At Colongra, Alstom, as Plant Integrator, has also been able to increase project net present value by reducing lead times. Combining the EPC role with that of designer, manufacturer and supplier of all the major plant components means it possible to shift manufacturing slots to accelerate or delay the production of certain pieces of equipment in order to streamline the whole process.

Also, the bulk of the design is known before the contract is signed, further reducing lead time. In contrast architect engineers (A/Es) have to rely on external suppliers and therefore have to wait until the supplier is selected before they can engineer at the required level of detail.

Using an OEM with EPC and turnkey capabilities has proved a particular benefit to Delta at Colongra as it has allowed the company to focus its attention on the gas line project, which is being conducted in parallel with the power project, and has relieved it of the burden of power plant construction, which is being dealt with fully by Alstom.

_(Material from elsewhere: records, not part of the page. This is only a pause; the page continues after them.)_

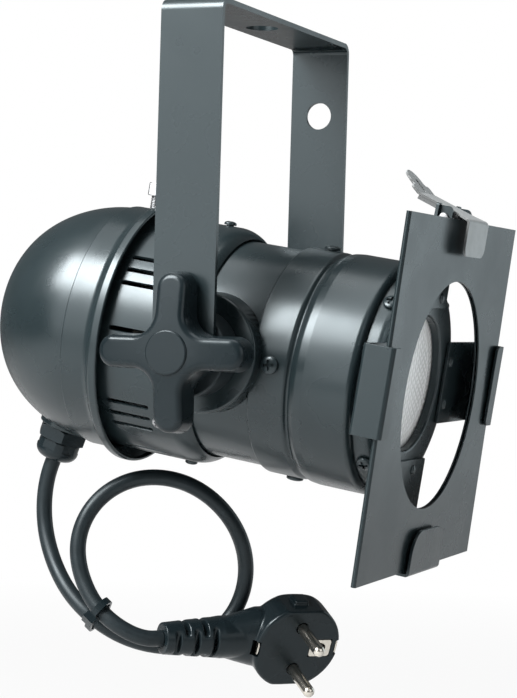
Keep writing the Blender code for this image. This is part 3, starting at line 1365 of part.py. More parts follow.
def smooth_curve(points, start_way, end_way, spacing):
    """Evenly spaced points on a cubic spline through the given points, with set end directions."""
    points = np.array([tuple(point) for point in points])
    chords = np.linalg.norm(np.diff(points, axis=0), axis=1)
    count = len(points)
    matrix = np.zeros((count, count))
    right = np.zeros((count, 3))
    matrix[0, 0] = matrix[-1, -1] = 1
    right[0] = start_way
    right[-1] = end_way
    for i in range(1, count - 1):
        before, after = chords[i - 1], chords[i]
        matrix[i, i - 1 : i + 2] = after, 2 * (before + after), before
        rise = after * (points[i] - points[i - 1]) / before + before * (points[i + 1] - points[i]) / after
        right[i] = 3 * rise
    slopes = np.linalg.solve(matrix, right)
    fine = []
    for i, chord in enumerate(chords):
        for share in np.linspace(0, 1, 24, endpoint=False):
            fine.append(hermite(points[i], points[i + 1], slopes[i] * chord, slopes[i + 1] * chord, share))
    fine = np.array(fine + [points[-1]])
    run = np.concatenate([[0], np.cumsum(np.linalg.norm(np.diff(fine, axis=0), axis=1))])
    places = np.linspace(0, run[-1], round(run[-1] / spacing) + 1)
    return np.stack([np.interp(places, run, fine[:, axis]) for axis in range(3)], axis=1)


def hermite(start, end, leave, arrive, share):
    rest = 1 - share
    ends = start * (1 + 2 * share) * rest**2 + end * share**2 * (3 - 2 * share)
    return ends + leave * share * rest**2 - arrive * share**2 * rest


def make_mains_lead(exit_height):
    bpy.context.view_layer.update()
    gland = GLAND.matrix_world
    start = gland @ Vector((0, 0, exit_height))
    leave = (gland.to_3x3() @ Vector((0, 0, 1))).normalized()
    plug = PLUG.matrix_world
    lead = (plug.to_3x3() @ Vector((1, 0, 0))).normalized()
    end = plug @ Vector((PLUG_NECK_REACH + RELIEF_LENGTH + GAP, 0, -PLUG_NECK_DEPTH))
    route = [start, start + leave * CORD_STRAIGHT, *ROUTE, end + lead * PLUG_STRAIGHT, end]
    points = smooth_curve(route, leave, -lead, CORD_SPACING)
    tube("mains_lead", points, CORD_DIAMETER / 2, black_rubber, 2)
    report_cord(points)
    first, second = (Vector(ROUTE[index]) for index in TIED_POINTS)
    ways = [Vector(ROUTE[index + 1]) - Vector(ROUTE[index - 1]) for index in TIED_POINTS]
    make_cable_tie(first, second, (ways[0].normalized() + ways[1].normalized()).normalized())


def report_cord(points):
    length = np.linalg.norm(np.diff(points, axis=0), axis=1).sum()
    apart = np.linalg.norm(points[:, None] - points[None], axis=2)
    index = np.arange(len(points))
    near = np.abs(index[:, None] - index[None]) < 5
    apart[near] = length
    print("mains lead: %.0f mm long, least gap to itself %.1f mm" % (1000 * length, 1000 * (apart.min() - CORD_DIAMETER)))


def make_cable_tie(first, second, along):
    """A flat band round both strands of the lead, with its small head."""
    centre = (first + second) / 2
    across = second - first
    across -= along * across.dot(along)
    half = across.length / 2
    across.normalize()
    out = across.cross(along)
    reach = CORD_DIAMETER / 2 + TIE_PLAY
    inner = arc((half, 0), reach, -90, 90, 8) + arc((-half, 0), reach, 90, 270, 8)
    outer = arc((half, 0), reach + TIE_WALL, -90, 90, 8) + arc((-half, 0), reach + TIE_WALL, 90, 270, 8)
    mesh = flat_mesh("cable_tie", outer, [inner], TIE_WIDTH)
    rotation = rotation_to(across, -out, along)
    tie = add_object("cable_tie", mesh, black_plastic, location=centre, rotation=rotation)
    low = (half - TIE_HEAD / 2, reach + TIE_WALL / 2, -TIE_HEAD / 2)
    high = (half + TIE_HEAD / 2, reach + TIE_WALL + TIE_HEAD / 2, TIE_HEAD / 2)
    head = add_cutter("tie_head", box_mesh("tie_head", low, high), location=centre, rotation=rotation)
    boolean(tie, head, "UNION")


def make_plug():
    """The moulded plug: face at zero, pins along Z, the lead leaving along X."""
    back = -PLUG_BODY_DEPTH
    rounded_back = arc((PLUG_FACE_RADIUS - PLUG_BACK_ROUND, back + PLUG_BACK_ROUND), PLUG_BACK_ROUND, 0, -90, 4)
    face = [(0, 0), (PLUG_FACE_RADIUS - SHEET, 0), (PLUG_FACE_RADIUS, -SHEET)] + rounded_back + [(0, back)]
    body = turned("plug_body", face, black_plastic, ROUND_STEPS - 8, parent=PLUG)
    wide = 2 * PLUG_FACE_RADIUS
    for side in (-1, 1):
        flat = sorted((side * PLUG_FLAT, side * wide))
        cutter = box_mesh("plug_flat", (-wide, flat[0], -wide), (wide, flat[1], wide))
        boolean(body, add_cutter(f"plug_flat_{side}", cutter, parent=PLUG))
        grip = sorted((side * PLUG_FLAT / 2, side * PLUG_GRIP_REACH))
        low = (-PLUG_GRIP_WIDTH / 2, grip[0], back + PLUG_BACK_ROUND)
        high = (PLUG_GRIP_WIDTH / 2, grip[1], back / 3)
        boolean(body, add_cutter(f"plug_grip_{side}", box_mesh("plug_grip", low, high), parent=PLUG), "UNION")
    make_plug_neck(body)
    for side, label in SIDES:
        pocket = rod(PIN_RADIUS + GAP, -PIN_ROOT - GAP, SHEET)
        place = dict(parent=PLUG, location=(0, side * PIN_SPACING / 2, 0))
        boolean(body, turned_cutter(f"pin_pocket_{label}", pocket, TINY_STEPS, **place))
        tip = arc((PIN_RADIUS / 2, PIN_LENGTH - PIN_RADIUS / 2), PIN_RADIUS / 2, 90, 0, 3)
        pin = [(0, PIN_LENGTH)] + tip + [(PIN_RADIUS, -PIN_ROOT), (0, -PIN_ROOT)]
        turned(f"plug_pin_{label}", pin, nickel_brass, SMALL_STEPS, **place)
    make_earth_socket(body)
    make_earth_clips(body)


def make_plug_neck(body):
    """The neck and the ribbed strain relief, turned about the lead's own line."""
    place = dict(parent=PLUG, location=(0, 0, -PLUG_NECK_DEPTH), rotation=(0, math.pi / 2, 0))
    end = PLUG_NECK_REACH + RELIEF_LENGTH
    profile = [
        (0, end),
        (RELIEF_END_RADIUS, end),
        (RELIEF_RADIUS, PLUG_NECK_REACH),
        (PLUG_NECK_RADIUS, PLUG_NECK_REACH - SHEET),
        (PLUG_NECK_RADIUS, PLUG_NECK_START),
        (0, PLUG_NECK_START),
    ]
    merge_round(body, "plug_neck", profile, SMALL_STEPS + 4, **place)
    flare = [(0, PLUG_NECK_FLARE[0][0])] + [(radius, along) for along, radius in PLUG_NECK_FLARE]
    flare += [(PLUG_NECK_RADIUS, PLUG_NECK_START), (0, PLUG_NECK_START)]
    cheeks = turned_cutter("plug_flare", flare, SMALL_STEPS + 4, **place)
    cheeks.scale.x = PLUG_NECK_FLATNESS
    boolean(body, cheeks, "UNION")
    wide = 2 * RELIEF_RADIUS
    pitch = RELIEF_LENGTH / RELIEF_SLOTS
    half = RELIEF_SLOT_WIDTH / 2
    for slot in range(2 * RELIEF_SLOTS - 1):
        where = PLUG_NECK_REACH + pitch / 2 * (slot + 1) - half
        for side in (-1, 1):
            span = sorted((side * RELIEF_CORE, side * wide))
            if slot % 2:
                low, high = (-half, span[0], -wide), (half, span[1], wide)
            else:
                low, high = (-half, -wide, span[0]), (half, wide, span[1])
            cutter = box_mesh("relief_slot", low, high)
            location = (where, 0, -PLUG_NECK_DEPTH)
            boolean(body, add_cutter(f"relief_slot_{slot}_{side}", cutter, parent=PLUG, location=location))


def make_earth_socket(body):
    place = dict(parent=PLUG, location=(-EARTH_HOLE_OFFSET, 0, 0))
    wide, high = (size / 2 for size in EARTH_PLATE)
    room = GAP + EARTH_PLATE_THICKNESS
    pocket = box_mesh("earth_pocket", (-wide - GAP, -high - GAP, -room), (wide + GAP, high + GAP, SHEET))
    boolean(body, add_cutter("earth_pocket", pocket, **place))
    deep = rod(EARTH_TUBE_RADIUS + GAP, -room - EARTH_TUBE_LENGTH, 0)
    boolean(body, turned_cutter("earth_bore", deep, SMALL_STEPS, **place))
    outline = [(-wide, -high), (wide, -high), (wide, high), (-wide, high)]
    mesh = flat_mesh("plug_earth_socket", outline, [circle((0, 0), EARTH_HOLE_RADIUS)], EARTH_PLATE_THICKNESS)
    mesh.transform(Matrix.Translation((0, 0, -EARTH_PLATE_THICKNESS / 2)))
    socket = add_object("plug_earth_socket", mesh, nickel_brass, **place)
    barrel = ring(EARTH_TUBE_RADIUS, EARTH_HOLE_RADIUS, -EARTH_TUBE_LENGTH, -EARTH_PLATE_THICKNESS / 2)
    merge_round(socket, "earth_tube", barrel, **place)


def make_earth_clips(body):
    half = EARTH_CLIP_WIDTH / 2
    for side, label in SIDES:
        inner = EARTH_CLIP_PLACE - EARTH_CLIP_THICKNESS
        spans = sorted((side * (inner - GAP), side * (PLUG_FACE_RADIUS + SHEET)))
        low = (spans[0], -half - GAP, -EARTH_CLIP_DEPTH - GAP)
        groove = box_mesh("clip_groove", low, (spans[1], half + GAP, SHEET))
        boolean(body, add_cutter(f"clip_groove_{label}", groove, parent=PLUG))
        span = sorted((side * inner, side * EARTH_CLIP_PLACE))
        name = f"plug_earth_clip_{label}"
        mesh = box_mesh(name, (span[0], -half, -EARTH_CLIP_DEPTH), (span[1], half, -SHEET / 2))
        add_object(name, mesh, nickel_brass, parent=PLUG)


def shade_smooth():
    for obj in PARTS.objects:
        if obj.type == "MESH":
            obj.data.shade_smooth()
            obj.data.set_sharp_from_angle(angle=math.radians(35))


def main():
    make_yoke()
    make_rear_body()
    make_neck_tube()
    make_front_barrel()
    make_front_ring()
    make_rear_cover()
    make_cover_lock()
    make_pivots()
    make_screws()
    make_gel_frame()
    make_channels()
    make_top_bracket()
    make_top_clip()
    make_clip_pin()
    make_clip_spring()
    make_lamp()
    make_lampholder()
    exit_height = make_gland()
    make_plug()
    make_mains_lead(exit_height)
    shade_smooth()


clear_scene()
PARTS = new_collection("par_can")
CUTTERS = new_collection("par_can_cutters")
CAN = add_pivot("can_pivot", location=(0, 0, -PIVOT_DROP), rotation=(REST_TILT, 0, 0))
GLAND = add_pivot(
    "gland_seat", CAN,
    on_can(0, GLAND_PLACE, -dome_radius((COVER_CREASE - GLAND_PLACE) / DOME_DEPTH, DOME_RADIUS)),
    (math.pi + GLAND_TILT, 0, 0),
)
PLUG_OUT = Vector(PLUG_PINS).normalized()
PLUG_ALONG = (Vector(PLUG_LEAD) - PLUG_OUT * PLUG_OUT.dot(Vector(PLUG_LEAD))).normalized()
PLUG = add_pivot("plug_centre", None, PLUG_CENTRE, rotation_to(PLUG_ALONG, PLUG_OUT.cross(PLUG_ALONG), PLUG_OUT))
main()
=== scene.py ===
import math

import bmesh
import bpy
import numpy as np
from bpy.props import FloatProperty, FloatVectorProperty, IntProperty, PointerProperty
from mathutils import Matrix, Vector


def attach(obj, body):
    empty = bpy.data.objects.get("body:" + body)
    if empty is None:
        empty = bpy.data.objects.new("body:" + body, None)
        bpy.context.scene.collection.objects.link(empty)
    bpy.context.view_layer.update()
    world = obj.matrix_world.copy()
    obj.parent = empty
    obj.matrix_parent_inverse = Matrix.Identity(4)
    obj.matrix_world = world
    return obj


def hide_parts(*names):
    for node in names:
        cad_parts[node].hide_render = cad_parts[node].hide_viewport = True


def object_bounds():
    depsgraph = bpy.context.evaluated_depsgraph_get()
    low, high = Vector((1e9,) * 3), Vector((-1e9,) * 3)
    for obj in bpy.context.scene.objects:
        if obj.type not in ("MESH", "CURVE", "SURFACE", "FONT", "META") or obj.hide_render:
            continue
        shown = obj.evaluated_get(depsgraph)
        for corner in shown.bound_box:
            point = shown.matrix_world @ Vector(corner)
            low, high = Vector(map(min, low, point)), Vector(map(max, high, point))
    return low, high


bl_info = {
    "name": "Par Can Spotlight",
    "version": (1, 0, 0),
    "blender": (4, 5, 0),
    "location": "3D View > Sidebar > Par Can",
    "description": "Builds a small black stage spotlight on its yoke, piece by piece",
    "category": "Add Mesh",
}

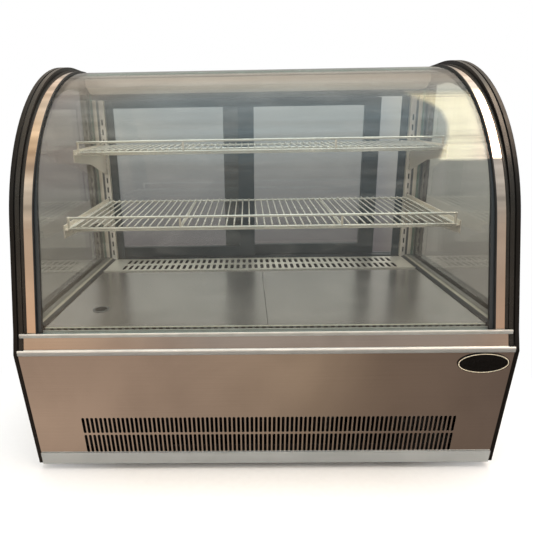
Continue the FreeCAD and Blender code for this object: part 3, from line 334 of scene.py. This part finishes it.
def moulded_plastic(name, dark, light, smooth, rough, grain_scale=1400, grain=0.12, edge=0.0006, gloss=0.5):
    """Moulded plastic: fine leather grain, handling sheen and a little dust in its colour."""
    finish = Finish(name, edge, Specular_IOR_Level=gloss)
    cloud = finish.noise(9, 4, distortion=0.4)
    finish.set("Base Color", finish.ramp(cloud, (0.35, dark), (0.70, light)))
    finish.set("Roughness", finish.between(finish.noise(26, 5), smooth, rough))
    finish.set("Normal", finish.bump(finish.noise(grain_scale, 2), grain, 0.0004))
    return finish.material


def brushed_metal(name, dark, light, smooth, rough, along, metallic=1.0, ripple=0.0, line=0.10, edge=0.0004):
    """Metal with fine brushing lines along one axis, soft smudges and, in sheet, a slight ripple."""
    finish = Finish(name, edge, Metallic=metallic)
    scale = {"x": (6, 1500, 1500), "y": (1500, 6, 1500), "z": (1500, 1500, 6)}[along]
    lines = finish.noise(1, 3, finish.stretched(*scale))
    smudge = finish.noise(5, 5, distortion=0.8)
    blend = finish.math("MULTIPLY_ADD", lines, 0.25, finish.math("MULTIPLY", smudge, 0.75))
    finish.set("Base Color", finish.ramp(blend, (0.38, dark), (0.62, light)))
    finish.set("Roughness", finish.between(blend, smooth, rough, 0.4, 0.6))
    normal = finish.bump(lines, line, 0.0001)
    if ripple:
        normal = finish.bump(finish.noise(3.5, 1), ripple, 0.02, normal)
    finish.set("Normal", normal)
    return finish.material


def painted_light_bands(name, axis, stops, smooth, rough, metallic=0.0):
    """Strip in bands of colour by the height, or on axis X by the distance from the middle, in metres. The
    bands paint highlights and shade onto small steps, lips and gaps that are not modelled.
    """
    finish = Finish(name, 0.0004, Metallic=metallic)
    along = finish.math("ABSOLUTE", finish.add("SeparateXYZ", Vector=finish.place).outputs[axis])
    first, last = stops[0][0], stops[-1][0]
    share = finish.between(along, 0, 1, first, last)
    colour = finish.ramp(share, *(((place - first) / (last - first), tone) for place, tone in stops))
    worn = finish.ramp(finish.noise(30, 5), (0.35, grey(0.86)), (0.65, WHITE))
    finish.set("Base Color", finish.multiply(colour, worn))
    finish.set("Roughness", finish.between(finish.noise(60, 4), smooth, rough))
    finish.set("Normal", finish.bump(finish.noise(900, 2), 0.1, 0.0003))
    return finish.material


def painted_metal(name, dark, light, smooth, rough, peel=0.12, edge=0.0005):
    """Powder coat or enamel: orange peel and faint colour drift."""
    finish = Finish(name, edge)
    finish.set("Base Color", finish.ramp(finish.noise(6, 4), (0.35, dark), (0.65, light)))
    finish.set("Roughness", finish.between(finish.noise(40, 4), smooth, rough))
    finish.set("Normal", finish.bump(finish.noise(700, 2), peel, 0.0005))
    return finish.material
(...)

The turbomachinery equipment and generators have been supplied as a standard package out of Switzerland, while the balance-of-plant components, engineering and arrangements for the later conversion into combined cycle, were handled by Alstom’s Malaysia office. Since Alstom’s scope of supply included the switchyard it will therefore also be responsible for interfaces with the grid company, Transgrid.

The Plant Integrator approach has benefited project execution. For example, if a separate EPC contractor had been used, activities such as civil works would have been much more complicated since information exchange is more difficult if third parties are involved.

With everything – manufacture, delivery and project engineering – under the control of one entity, which is able to prioritise, drive its own schedule and gain all necessary approvals from the relevant authorities, the project is ahead of schedule with all approvals already in place for first firing.